La espiritualidad del sacerdote diocesano no se entiende de manera aislada, sino siempre en relación con el pueblo que se le confía y en comunión con su obispo. Su vivencia espiritual presupone una relación personal y comunitaria con Dios Padre, expresada en la oración diaria, en la escucha de la Palabra y en la participación activa en la vida de la Iglesia. En este sentido, la vida espiritual del sacerdote está llamada a ser sencilla y esencial, caracterizada por la caridad activa, la disponibilidad al servicio, la pobreza evangélica y la fidelidad radical al Evangelio.
El sacerdote es, ante todo, testigo del misterio pascual. Su espiritualidad está marcada por la experiencia del Dios vivo, que transforma su existencia y le permite ser portador de la Palabra que da vida. Esta experiencia pascual es la que lo capacita para cumplir su misión como ministro del Evangelio, en un mundo que necesita signos claros de esperanza.
Sin embargo, en el contexto actual, la vivencia de esta espiritualidad enfrenta múltiples desafíos. Uno de los principales es mantener una vida interior profunda en medio de las exigencias pastorales, las mil ocupaciones, el activismo, las distracciones digitales y las presiones culturales. En un entorno cada vez más secularizado, donde los valores cristianos están en crisis y reina la indiferencia religiosa, el sacerdote está llamado a vivir una espiritualidad que no sea de supervivencia, sino de autenticidad y testimonio.
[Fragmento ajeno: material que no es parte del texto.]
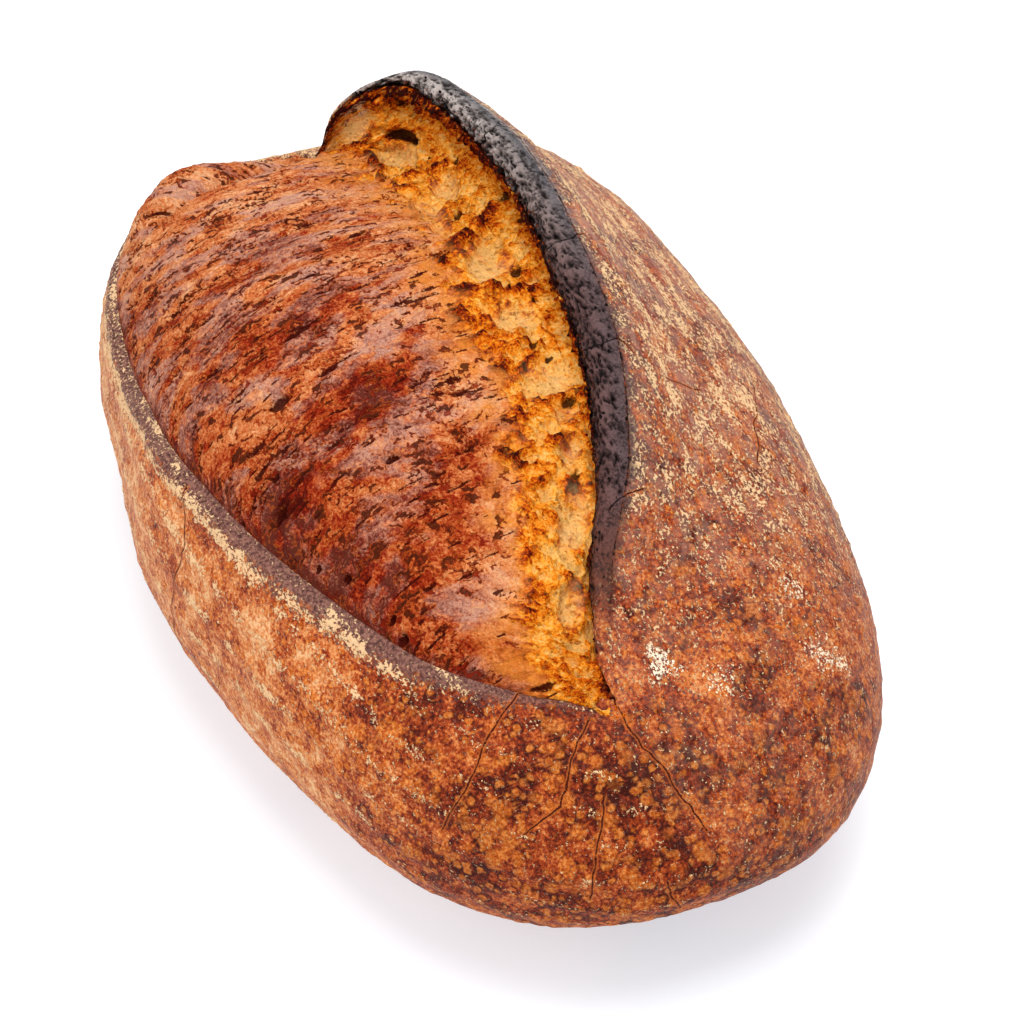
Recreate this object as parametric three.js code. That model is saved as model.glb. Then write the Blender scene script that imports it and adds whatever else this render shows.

La fidelidad a la oración, la Eucaristía y la vida sacramental son esenciales para no diluirse en la rutina o en la lógica del rendimiento y no caer en ser un funcionario del altar.
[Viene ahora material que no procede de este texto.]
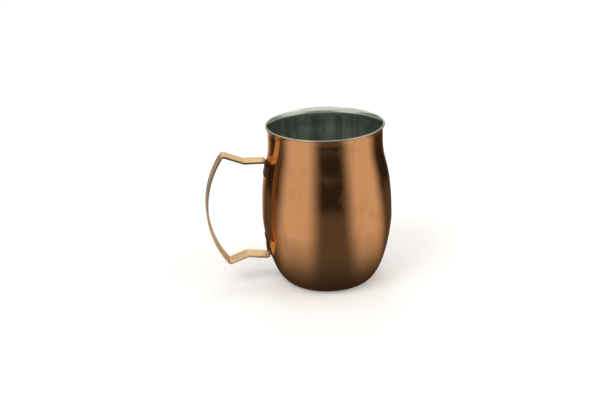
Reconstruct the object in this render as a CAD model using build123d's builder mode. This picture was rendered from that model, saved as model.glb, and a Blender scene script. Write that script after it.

Otro desafío importante es la fidelidad al Evangelio y a la propia identidad sacerdotal en una cultura que exalta el individualismo, el relativismo y el bienestar material. El sacerdote debe ser signo de contradicción y testigo profético, con una vida sencilla y entregada, sin ceder a las comodidades ni a las expectativas del mundo. Su espiritualidad debe estar marcada por una actitud constante de discernimiento, docilidad al Espíritu Santo y apertura a la renovación pastoral, sin perder nunca de vista el núcleo del Evangelio.
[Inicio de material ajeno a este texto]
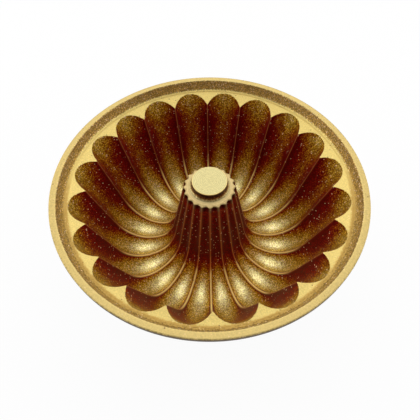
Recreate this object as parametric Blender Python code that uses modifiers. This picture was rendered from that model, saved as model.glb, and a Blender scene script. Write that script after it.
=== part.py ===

Asimismo, el sacerdote debe responder a los cambios sociales y culturales con una pastoral creativa, capaz de dialogar con el mundo sin perder la fuerza del mensaje cristiano, anunciando el Cristo de siempre con nuevos métodos, sin dejar de lado la profundidad espiritual que sustenta toda acción misionera.
Para afrontar estos retos, es fundamental que el sacerdote priorice el tiempo para la oración personal y la Eucaristía diaria, incluso en agendas muy cargadas. La calidad de este encuentro con Dios renueva fuerzas y clarifica el sentido del ministerio. Además, debe establecer límites saludables en el uso de tecnologías y redes sociales, evitando la dispersión y el estrés digital que restan atención a la vida interior.
La espiritualidad del sacerdote diocesano se fundamenta en su comunión con Cristo Sacerdote, en la participación en su misterio pascual, en una relación filial con Dios Padre y en un compromiso permanente con la fidelidad al Evangelio. Esta espiritualidad se expresa en la oración, en el testimonio de vida, en la caridad pastoral y en la construcción constante de la comunidad. En el contexto de la fiesta del párroco, celebrada el 4 de agosto en memoria de San Juan María Vianney, modelo de entrega sacerdotal, se renueva el llamado a vivir con fervor y humildad esta vocación sublime. Que su ejemplo inspire a los presbíteros de hoy a ser pastores según el corazón de Cristo, cercanos al pueblo, creyentes, piadosos y fieles en el amor.